Chime is seeing the fastest account growth among consumers making $75,000 to $100,000 per year, he said. Troughton argued the products Chime offers today hold appeal for consumers above the $100,000 threshold, particularly those in expensive cities such as San Francisco, Los Angeles or New York.
Still, to broaden its reach to serve consumers making up to $200,000 a year, the fintech plans to lean into premium products offering rewards and high annual percentage yields without carrying the costs of more expensive premium credit cards, Troughton said. A premium membership tier is expected to be launched next year.
Chime also plans to expand into investments as well as joint accounts and custodial accounts “to better serve our members and give them more flexibility and serve their families,” he said.

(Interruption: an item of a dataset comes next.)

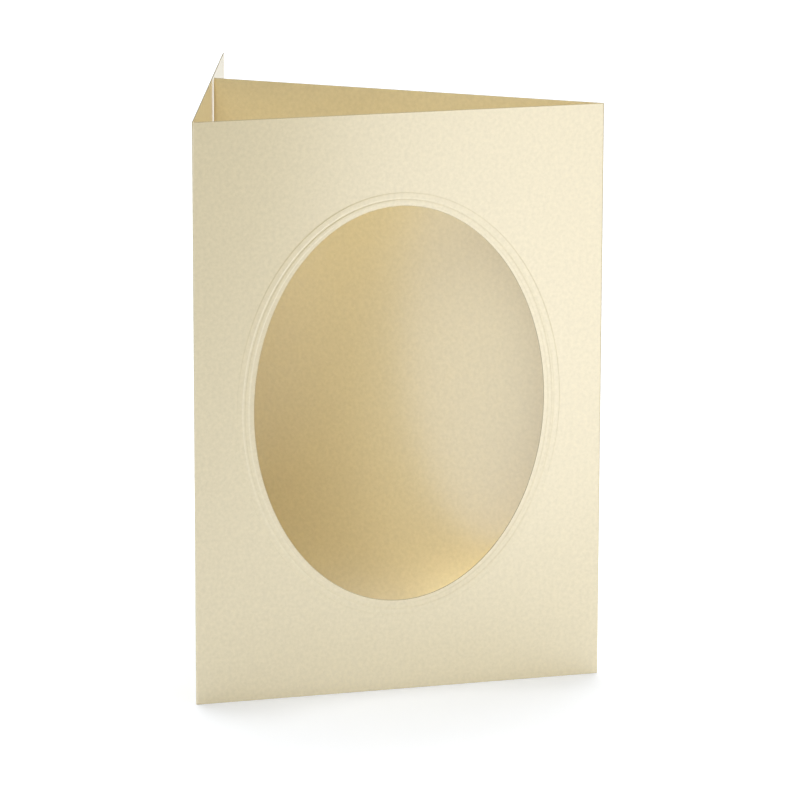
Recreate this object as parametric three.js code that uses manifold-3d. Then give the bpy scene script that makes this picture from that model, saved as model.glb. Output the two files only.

As the company has grown, so have its expenses. In the third quarter, the company’s revenue rose 29% year over year, to $544 million. But operating expenses also jumped about 35%, to $539 million.
The fintech recorded a $55 million loss for the quarter, compared with a $923 million loss in the previous three months, when it went public. Chime recorded a $13 million profit in the first quarter of the year, according to its S-1 filing. Its stock price is down nearly 40% since June.
Marketing is one area where the company’s spending has increased over the past year, although Troughton noted Chime has been able to lower its customer acquisition cost by about 10% year over year. With the value customers bring the company compared to the cost to acquire them, “we're going to continue to lean into marketing,” he said.
Chime’s expense framework “is probably about a third of that of a big bank and about a fifth of that of a community bank,” since the company runs its own tech stack and doesn’t operate branch or ATM networks, Troughton said.